Social Research Talk: Q&A with Sociologist Yu Xie

Research is and has always been an essential element in sociology. SAGE Publishing Asia Pacific organized an intimate question-and-answer session with Professor Yu Xie via Zoom to emphasize its importance. He provided insights and suggestions to researchers about social research and how to get their papers published.

Professor Yu Xie is currently a member of the American National Academy of Sciences, the American Academy of Arts and Sciences, and Academia Sinica. He is also Bert G. Kerstetter, ’66 University Professor of Sociology and PIIRS at Princeton University, Chair Professor and Director of the Center for Social Research at Peking University. 

His main areas of interest are social stratification, demography, statistical methods, Chinese studies, and the sociology of science. Professor Yu Xie also serves as the Editor-in-Chief of the Chinese Journal of Sociology. Below are the key points from the interview with him:

1. Thank you for joining us today, Professor Yu Xie. Can you tell us a bit about your educational background and career growth as a sociologist? 

I was born and raised in China. In 1977, I took the entrance examination at the University of Shanghai for Science and Technology, where I earned my engineering degree. 

After graduating, it dawned on me that my interest was not in engineering but in human beings, history, and social science. So I took another examination to further my studies abroad. I went to the University of Wisconsin-Madison to study the history of science.

During the summer, I took a methodology course offered by the sociology department. I was hooked on this field of study because I suddenly discovered that scientific tools exist to study human behaviors and societies. 

So, I decided to shift my area of study from the history of science to sociology, after which I earned a sociology doctoral degree in 1989 and moved to the University of Michigan (U-M).
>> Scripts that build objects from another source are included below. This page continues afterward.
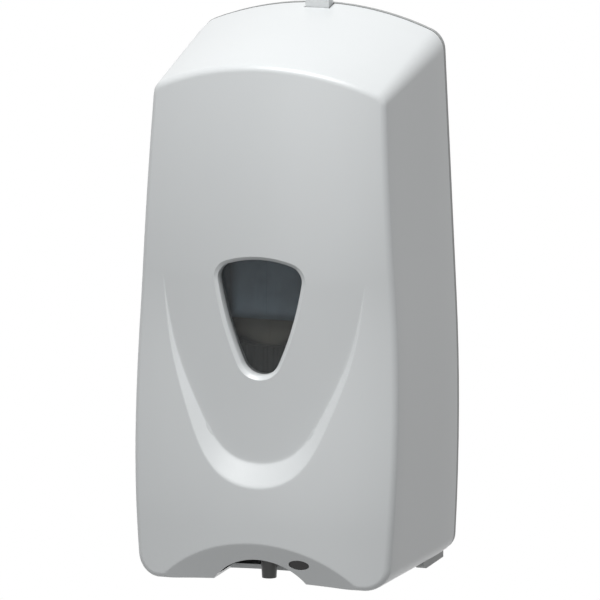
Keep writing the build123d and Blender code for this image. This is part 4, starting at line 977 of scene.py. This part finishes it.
# %% [markdown]
# ## Metals
# Springs are drawn wire, pins are ground bars, the screws are zinc plated,
# and the motor's can is pressed from tinned sheet.
# Metal shows its making in its gloss: lines along the wire or round the bar,
# and the patchy crystals of a plated sheet.


# %% Springs, pins, screws and contacts
def metal(name, colour, rough, grain, line=(1.0, 1.0, 1.0), tarnish=0.12):
    """Metal whose roughness follows fine lines and a patchy tarnish that also tones the colour."""
    f = Finish(name)
    lines = f.noise(grain, 3.0, 0.6, f.stretched(*line))
    patches = f.noise(5.0, 3.0).step(0.35, 0.8)
    return f.set(
        Base_Color=f.blend(patches * 0.6 + lines * 0.4, colour, darker(colour, 2.2 * tarnish)),
        Metallic=1.0,
        Roughness=rough + lines * 0.12 + patches * 0.10,
        Normal=f.bump(lines, 0.004),
    )


FINISHES["spring_steel"] = metal("drawn_wire", paint(186, 187, 190), 0.20, 0.25)
FINISHES["pin_steel"] = metal("ground_bar", paint(196, 197, 199), 0.14, 0.2, tarnish=0.08)
FINISHES["screw_steel"] = metal("zinc_plate", paint(190, 193, 196), 0.24, 0.3, tarnish=0.18)
FINISHES["contact_metal"] = metal("nickel_strip", paint(208, 202, 186), 0.20, 0.2, (1.0, 0.2, 0.2), 0.10)
print("finishes with the bare metals:", len(FINISHES))


# %% The motor's can
def motor_can(name):
    """Pressed and plated can: each crystal of the plating has its own gloss, and lines run round the axis."""
    f = Finish(name)
    tone = f.node("ShaderNodeSeparateColor", {}, {0: f.cells(2.2, "Color")}, "Red")
    rings = f.noise(0.3, 2.0, 0.5, f.stretched(6.0, 0.4, 0.4))
    return f.set(
        Base_Color=f.blend(tone, paint(176, 178, 180), paint(205, 206, 207)),
        Metallic=1.0,
        Roughness=0.22 + tone * 0.16 + rings * 0.08,
        Normal=f.bump(rings, 0.006),
    )


FINISHES["motor_steel"] = motor_can("plated_can")
print("finishes so far:", len(FINISHES))

# %% [markdown]
# ## Batteries and circuit boards
# A battery's sleeve is printed film over a steel can.
# So one material splits along the height: film, a plain band and bare ends.
# A circuit board is glass laminate under a green lacquer.
# Its copper tracks show as lighter lines, and its pads are tinned.


# %% Battery sleeves
def battery_sleeve(name, low, length):
    """Film over the middle of each cell, a silver band near its top, and bare plated steel at both ends."""
    f = Finish(name)
    share = ((f.axis("Z") - low) / length).fraction()
    bare = 1 - share.step(0.035, 0.045) * (1 - share.step(0.945, 0.955))
    band = share.step(0.72, 0.725) * (1 - share.step(0.86, 0.865))
    film = f.noise(0.8, 2.0)
    wrinkles = f.noise(7.0, 2.0, place=f.stretched(1.0, 1.0, 0.3))
    body = f.blend(wrinkles, paint(38, 66, 84), paint(48, 80, 100))
    sleeve = f.blend(band, body, paint(196, 199, 202))
    return f.set(
        Base_Color=f.blend(bare, sleeve, paint(188, 188, 186)),
        Metallic=bare * 0.95 + band * 0.5,
        Roughness=0.26 + wrinkles * 0.10 + film * 0.04,
        Normal=f.bump(wrinkles + film * 0.2, 0.05),
    )


cell_low, cell_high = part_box("battery_cells")
cell_length = (cell_high[2] - cell_low[2]) * MM / 2
FINISHES["cell_sleeve"] = battery_sleeve("battery_film", cell_low[2] * MM, cell_length)
print("cell length, mm:", round(cell_length, 1))


# %% Circuit boards
def lacquered_board(name):
    """Green lacquer with tracks round scattered points, and tinned pads on a grid of 2.54 mm.

    A pad lies at a crossing of the grid where a noise is high enough.
    """
    f = Finish(name)
    ring = (f.cells(3.4, distance="CHEBYCHEV") * 6.0).fraction()
    tracks = ring.step(0.40, 0.46) * (1 - ring.step(0.74, 0.80))
    across, up = (((f.axis(name) / 2.54).fraction() - 0.5).size() for name in "XZ")
    pads = (1 - (across * across + up * up).root().step(0.16, 0.20)) * (f.noise(7.0, 1.0) > 0.55)
    green = f.blend(f.noise(9.0, 2.0), paint(22, 84, 52), paint(28, 98, 60))
    laid = f.blend(tracks, green, paint(46, 124, 76))
    return f.set(
        Base_Color=f.blend(pads, laid, paint(200, 200, 196)),
        Metallic=pads * 0.9,
        Roughness=0.30 + f.noise(0.6) * 0.08 + pads * 0.05,
        Normal=f.bump(tracks * 0.6 + pads, 0.035),
    )


FINISHES["board_laminate"] = lacquered_board("green_lacquer")
print("board finish nodes:", len(FINISHES["board_laminate"].node_tree.nodes))


# %% What is soldered on the boards
def soldered_parts(name, plug_top, can_low, front):
    """Ivory plugs below, black chips in the middle and capacitors above, told apart by their height.

    A capacitor has a dark sleeve, and a bright top where it reaches the front.
    """
    f = Finish(name)
    height, reach = f.axis("Z"), 0 - f.axis("Y")
    fine = f.noise(0.25, 2.0)
    mottle = f.noise(3.0, 2.0)
    plug, can = 1 - height.step(plug_top, plug_top + 0.2), height.step(can_low - 0.2, can_low)
    top = can * reach.step(front - 0.35, front - 0.25)
    chip = f.blend(mottle, paint(30, 31, 33), paint(42, 43, 45))
    colour = f.blend(plug, chip, f.blend(mottle, paint(214, 208, 190), paint(224, 219, 203)))
    colour = f.blend(can, colour, f.blend(mottle, paint(28, 36, 58), paint(36, 46, 70)))
    return f.set(
        Base_Color=f.blend(top, colour, paint(196, 197, 198)),
        Metallic=top * 0.9,
        Roughness=0.42 - can * 0.12 + fine * 0.1,
        Normal=f.bump(fine, 0.01),
    )


PLUG_HEIGHT, CAN_HEIGHT = 6.3, 8.3
parts_low, parts_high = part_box("board_parts")
part_front = -parts_low[1] * MM
plug_top, can_low = parts_low[2] * MM + PLUG_HEIGHT, parts_high[2] * MM - CAN_HEIGHT
FINISHES["board_black"] = soldered_parts("soldered_parts", plug_top, can_low, part_front)
print("board parts stand out to, mm:", round(part_front, 1))

# %% [markdown]
# ## Painting the carried-over pieces
# The record says which slot each CAD node takes its finish from, so the finishes are handed out by that list.
# Only the material slots of a CAD node change: its mesh and its place stay as they were packed.

# %% Hand out the finishes
for part in frame["record"]["subparts"]:
    node = frame["nodes"][part["node"]]
    if not node.material_slots:
        node.data.materials.append(None)
    for slot in node.material_slots:
        slot.material = FINISHES[part["material_slot"]]
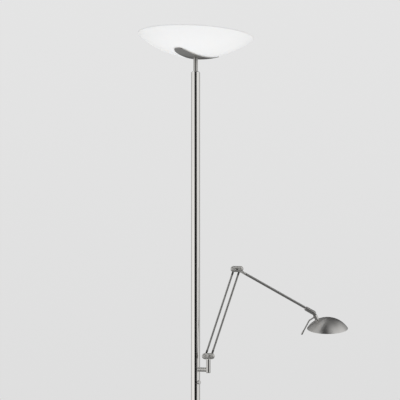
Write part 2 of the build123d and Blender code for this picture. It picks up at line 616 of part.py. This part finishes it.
def shade_screw():
    """A screw through the dome's top, under a shallow cap that sits on the dome."""
    crown, screw_in = SHADE_SPHERE + CAP_T - CAP_SPHERE, 2.6
    cap = ball(CAP_SPHERE, (0, 0, crown)) & turned(CAP_R, SHADE_RISE, FAR)
    screw = (cap - ball(SHADE_SPHERE)) + turned(CAP_SCREW_R, REFLECTOR_SPHERE - screw_in, SHADE_SPHERE)
    keep("shade_screw", screw, SHADE_FRAME)


def reflector():
    nut_gap = 0.5
    above = block(both_ways(FAR), both_ways(FAR), (REFLECTOR_LOW, FAR))
    dish = (ball(REFLECTOR_SPHERE) - ball(REFLECTOR_SPHERE - REFLECTOR_T)) & above
    dish -= turned(CAP_SCREW_HOLE_R, REFLECTOR_LOW, FAR)
    dish -= SHADE_TO_STEM * along_x(SHADE_NUT_R + nut_gap, 0, SHADE_SURFACE + THROUGH)
    keep("reflector", dish, SHADE_FRAME)


def reading_bulb():
    socket_start, socket_end, bulb_end = -33.0, -17.0, 12.0
    half_w, half_h, nose_round = 8.0, 5.0, 4.5
    holder = block((socket_start, socket_end), both_ways(half_w), (BULB_Z - half_h, BULB_Z + half_h))
    holder -= SHADE_TO_STEM * along_x(HEAD_STEM_END_R, 0, SHADE_SURFACE + THREAD_IN)
    keep("bulb_socket", holder, SHADE_FRAME)
    bulb = along_x(BULB_R, socket_end, bulb_end)
    bulb = fillet(bulb.edges().group_by(Axis.X)[-1], nose_round)
    keep("halogen_capsule", bulb, SHADE_FRAME * Pos(0, 0, BULB_Z))


def inside_radius(height):
    """The dome's inner radius at a height above the sphere's centre, less a small gap."""
    gap = 0.1
    return sqrt((SHADE_SPHERE - SHADE_T) ** 2 - height ** 2) - gap


def front_glass():
    ring_low, ring_t, glass_t, ring_bore_r = SHADE_RISE + 0.3, 1.3, 2.5, 55.8
    glass_low = ring_low + ring_t
    glass_top = glass_low + glass_t
    keep("front_glass", turned(inside_radius(glass_top), glass_low, glass_top), SHADE_FRAME)
    keep("glass_ring", turned(inside_radius(glass_low), ring_low, glass_low, ring_bore_r), SHADE_FRAME)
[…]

I worked and stayed there for 26 years, where I did a lot of work in sociological methodology, social stratification, social demography, quantitative methods, and Chinese studies.

2. After almost three decades at U-M, what made you move to another university?

It was mainly to continue my quantitative studies in evidence-based studies. Studies of China are very often opinion-based. Different people have different experiences and emotions. For a complicated, controversial topic like China, evidence-based research is a better approach, and Princeton University offered me a better opportunity to continue this line of research.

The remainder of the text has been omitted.